## Task goal:
Give the number of lines in the data that contain "before", and nothing more.

━━━ Input material ━━━

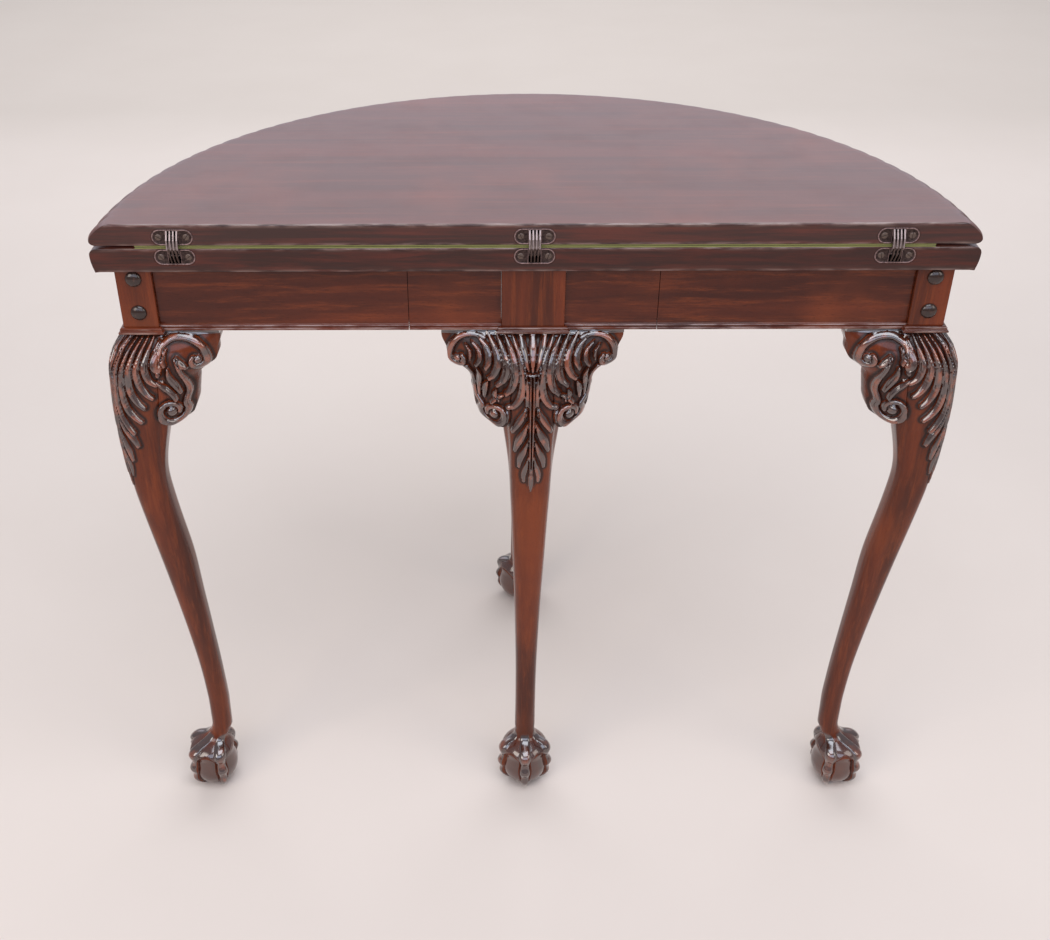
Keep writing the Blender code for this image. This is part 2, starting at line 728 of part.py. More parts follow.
def pull_out(pull_axis, wood, oak):
    """What draws out with the centre leg until its cross rail meets the stop bar, and the fixed rails,
    guides and bar that it runs in and stops against."""
    moving = []
    for side, place in ((-1, "left"), (1, "right")):
        edge, seam = WIDE_STILE_WIDTH / 2 + GAP, GATE_HALF - WOOD_PLAY
        ends = sorted((side * edge, side * seam))
        moving.append(straight_rail(f"gate_rail_{place}", *ends, wood))
        runner, _ = runner_parts(side, place, wood, oak)
        moving.append(runner)
        edge, seam = FRAME_REACH - STILE_SIDE - GAP, GATE_HALF
        straight_rail(f"back_rail_{place}", *sorted((side * edge, side * seam)), wood)
    low = RAIL_BOTTOM + RUNNER_LIFT
    inside = RUNNER_FACE - RUNNER_THICK - GAP
    cross_face = RUNNER_END - CROSS_RAIL_THICK
    moving.append(
        piece(
            "cross_rail",
            [block((-inside, cross_face, low), (inside, RUNNER_END, FRAME_TOP - WOOD_PLAY))],
            oak,
        )
    )
    stop_back = STILE_FACE + WIDE_STILE_DEPTH + STOP_BAR_ROOM
    stop_half = RUNNER_FACE + GAP
    piece(
        "stop_bar",
        [
            block(
                (-stop_half, stop_back, FRAME_TOP - STOP_BAR_DEPTH),
                (stop_half, stop_back + STOP_BAR_THICK, FRAME_TOP),
            )
        ],
        oak,
    )
    for part in moving:
        hang(part, pull_axis)


def bolts(legs, wood_legs, iron):
    """Two domed bolts through each corner stile's back face."""
    for side in ("left", "right"):
        leg = legs[side]
        holes = []
        for drop, level in zip(BOLT_DROPS, ("upper", "lower")):
            z = LOWER_LEAF_BOTTOM - drop
            face = STILE_FACE - GAP
            profile = [
                (
                    BOLT_HEAD_RADIUS * math.sin(math.pi / 2 * (step + 1) / BOLT_DOME_STEPS),
                    face - BOLT_HEAD_HEIGHT * math.cos(math.pi / 2 * (step + 1) / BOLT_DOME_STEPS),
                )
                for step in range(BOLT_DOME_STEPS)
            ]
            profile += [(BOLT_SHANK_RADIUS, face), (BOLT_SHANK_RADIUS, face + BOLT_SHANK_LENGTH)]
            x = leg.middle[0]
            shell = turned(x, z, profile, BOLT_SIDES)
            piece(f"leg_bolt_{side}_{level}", [shell], iron, math.radians(40))
            hole_radius = BOLT_SHANK_RADIUS + WOOD_PLAY
            hole = [
                (hole_radius, STILE_FACE - OVERRUN),
                (hole_radius, STILE_FACE + BOLT_SHANK_LENGTH + WOOD_PLAY),
            ]
            holes.append(turned(x, z, hole, BOLT_SIDES))
        combine(wood_legs[side], cutter(f"{leg.name}_bolt_holes", holes))


def frame(pull_axis, wood, carved, oak, iron):
    """The legs with their ears and mouldings, the rails between them and the pull-out."""
    legs = all_legs()
    made = {
        side: piece(leg.name, [loft(leg.rings())], carved, math.radians(40))
        for side, leg in legs.items()
    }
    for side, way in (("left", -1), ("right", 1)):
        ear(f"ear_{side}_back", legs[side], (-way, 0), (0, -1), False, carved)
        ear(f"ear_{side}_side", legs[side], (0, 1), (way, 0), True, carved)
    for side, look, bowed in (("centre", -1, False), ("front", 1, True)):
        for place, way in (("left", -1), ("right", 1)):
            part = ear(f"ear_{side}_{place}", legs[side], (way, 0), (0, look), bowed, carved)
            if side == "centre":
                hang(part, pull_axis)
    outward = {"left": 1, "right": -1, "centre": -1, "front": 1}
    for side, path in cap_paths(legs).items():
        part = cap_moulding(f"stile_cap_{side}", path, outward[side], wood)
        if side == "centre":
            hang(part, pull_axis)
    hang(made["centre"], pull_axis)
    bowed_rail("frieze_rail_left", -1, wood)
    bowed_rail("frieze_rail_right", 1, wood)
    pull_out(pull_axis, wood, oak)
    bolts(legs, made, iron)


def build():
    for old in list(bpy.data.objects):
        bpy.data.objects.remove(old, do_unlink=True)
    top_wood = material("polished mahogany top", (0.165, 0.042, 0.026), 0.25)
    frame_wood = material("polished mahogany frame", (0.085, 0.021, 0.012), 0.3)
    carved_wood = material("carved mahogany", (0.11, 0.028, 0.016), 0.3)
    bearer_wood = material("unpolished bearer wood", (0.32, 0.17, 0.08), 0.7)
    baize = material("green baize", (0.2, 0.22, 0.06), 0.95)
    bronze = material("dark hinge bronze", (0.06, 0.04, 0.035), 0.45, 0.8)
    steel = material("bare hinge links", (0.5, 0.42, 0.4), 0.35, 1.0)
    screw_metal = material("hinge screws", (0.12, 0.1, 0.1), 0.4, 0.9)
    bolt_metal = material("blackened bolts", (0.02, 0.02, 0.024), 0.3, 0.7)
    fold_axis = axis_empty("fold_axis", (0, AXIS_Y, AXIS_Z))
    pull_axis = axis_empty("pull_axis", (0, STILE_FACE, 0))
    upper, lower, upper_cloth, _ = leaves(top_wood, baize)
    hang(upper, fold_axis)
    hang(upper_cloth, fold_axis)
    hinges(upper, lower, fold_axis, bronze, steel, screw_metal)
    frame(pull_axis, frame_wood, carved_wood, bearer_wood, bolt_metal)


build()
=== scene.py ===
import math

import bpy
import numpy as np
from mathutils import Matrix, Vector


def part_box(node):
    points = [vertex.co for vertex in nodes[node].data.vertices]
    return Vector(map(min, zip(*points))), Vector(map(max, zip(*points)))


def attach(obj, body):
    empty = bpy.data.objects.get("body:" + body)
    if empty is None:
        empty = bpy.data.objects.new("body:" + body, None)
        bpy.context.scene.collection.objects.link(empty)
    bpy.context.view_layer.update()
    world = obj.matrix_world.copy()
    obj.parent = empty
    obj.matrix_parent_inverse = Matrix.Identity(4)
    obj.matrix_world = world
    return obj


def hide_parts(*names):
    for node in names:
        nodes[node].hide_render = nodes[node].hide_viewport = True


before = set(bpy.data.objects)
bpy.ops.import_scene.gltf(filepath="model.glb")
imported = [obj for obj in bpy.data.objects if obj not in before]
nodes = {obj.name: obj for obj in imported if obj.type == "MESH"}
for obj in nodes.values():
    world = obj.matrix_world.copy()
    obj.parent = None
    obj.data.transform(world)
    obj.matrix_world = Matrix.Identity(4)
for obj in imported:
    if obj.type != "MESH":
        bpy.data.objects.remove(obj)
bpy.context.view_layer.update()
scene = bpy.context.scene

# The viewpoint
# The table is seen from behind and above, from chest height and a long step away. The camera's
# place, turn and lens were fitted to the table's own lines and arcs.
eye = Vector((-0.0423, -1.2889, 1.1999))
turned_left, tipped_down, leaning = (math.radians(angle) for angle in (0.264, 32.616, 0.262))
camera_data = bpy.data.cameras.new("viewpoint")
camera_data.sensor_width = 36
camera_data.lens = 43.07
camera_data.shift_x = 0.0382
camera_data.shift_y = -0.0211
camera = bpy.data.objects.new("viewpoint", camera_data)
heading = Matrix.Rotation(turned_left, 3, "Z") @ Matrix.Rotation(-tipped_down, 3, "X")
heading = heading @ Matrix.Rotation(leaning, 3, "Y") @ Matrix.Rotation(math.pi / 2, 3, "X")
camera.matrix_world = Matrix.Translation(eye) @ heading.to_4x4()
scene.collection.objects.link(camera)
scene.camera = camera
scene.view_settings.view_transform = "Standard"

# The studio floor and lights
# A plain pale floor in a cool, dim surround. Broad soft lights stand at both sides, overhead and
# behind the viewer, and two more only lift the floor behind the table.
floor_half = 12


class Socket:
    """A socket of a material's nodes, so that a sum of sockets is written as a sum."""

    def __init__(self, finish, link):
        self.finish, self.link = finish, link

    def math(self, operation, *others):
        return self.finish.node("ShaderNodeMath", {"operation": operation}, [self, *others])

    def __add__(self, other):
        return self.math("ADD", other)

    def __sub__(self, other):
        return self.math("SUBTRACT", other)

    def __mul__(self, other):
        return self.math("MULTIPLY", other)

    def __rsub__(self, other):
        return self.finish.node("ShaderNodeMath", {"operation": "SUBTRACT"}, [other, self])

    __radd__ = __add__
    __rmul__ = __mul__


class Finish:
    """A material while it is made. Its shader's own sockets are set by coat()."""

    def __init__(self, name):
        self.material = bpy.data.materials.new(name)
        self.material.use_nodes = True
        self.tree = self.material.node_tree
        self.shader = self.tree.nodes["Principled BSDF"]

    def feed(self, socket, value):
        if isinstance(value, Socket):
            self.tree.links.new(value.link, socket)
        elif socket.type == "RGBA" and len(value) == 3:
            socket.default_value = (*value, 1)
        else:
            socket.default_value = value

    def node(self, kind, settings=None, sockets=(), output=0):
        """Adds a node: its settings first, then its sockets by number or by name."""
        made = self.tree.nodes.new(kind)
        for name, value in (settings or {}).items():
            setattr(made, name, value)
        pairs = sockets.items() if isinstance(sockets, dict) else enumerate(sockets)
        for name, value in pairs:
            self.feed(made.inputs[name], value)
        return Socket(self, made.outputs[output])

    def blend(self, share, first, second):
        """A colour between two. A Mix node takes them at sockets 6 and 7 and gives it at 2."""
        settings = {"data_type": "RGBA"}
        return self.node("ShaderNodeMix", settings, {0: share, 6: first, 7: second}, 2)

    def place(self, stretch, shift=(0, 0, 0)):
        """Where a point of the piece is, stretched along each axis."""
        at = self.node("ShaderNodeTexCoord", output="Object")
        sockets = {"Vector": at, "Scale": stretch, "Location": shift}
        return self.node("ShaderNodeMapping", sockets=sockets)

    def noise(self, at, scale, detail=4, rough=0.55, bend=0):
        sockets = {"Vector": at, "Scale": scale, "Detail": detail, "Roughness": rough}
        return self.node("ShaderNodeTexNoise", sockets={**sockets, "Distortion": bend})

    def level(self, value, low, high):
        """0 below low and 1 above high, smoothly."""
        settings = {"interpolation_type": "SMOOTHSTEP"}
        sockets = {"Value": value, "From Min": low, "From Max": high}
        return self.node("ShaderNodeMapRange", settings, sockets)

    def patches(self, low, high, at, scale, detail=4, rough=0.55):
        """Soft-edged patches: 0 where a noise is below low, and 1 where it is above high."""
        return self.level(self.noise(at, scale, detail, rough), low, high)

    def bump(self, height, strength, distance):
        sockets = {"Strength": strength, "Distance": distance, "Height": height}
        return self.node("ShaderNodeBump", sockets=sockets)

    def mark(self, name):
        """A number that the mesh itself holds at each point."""
        return self.node("ShaderNodeAttribute", {"attribute_name": name}, output="Fac")

    def coat(self, **sockets):
        """Sets the shader's sockets by name and gives the finished material."""
        for name, value in sockets.items():
            self.feed(self.shader.inputs[name.replace("_", " ")], value)
        return self.material


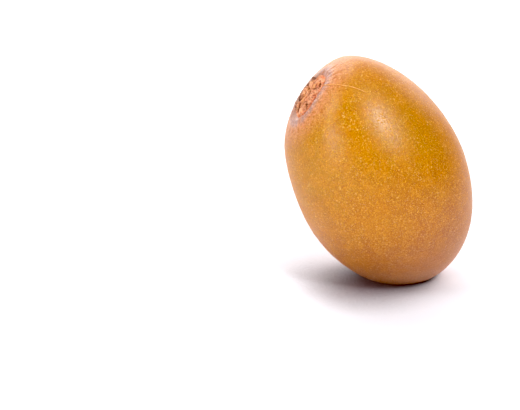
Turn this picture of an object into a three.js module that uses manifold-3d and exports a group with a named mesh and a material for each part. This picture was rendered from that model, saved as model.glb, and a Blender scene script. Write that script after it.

━━━

## Final result:
2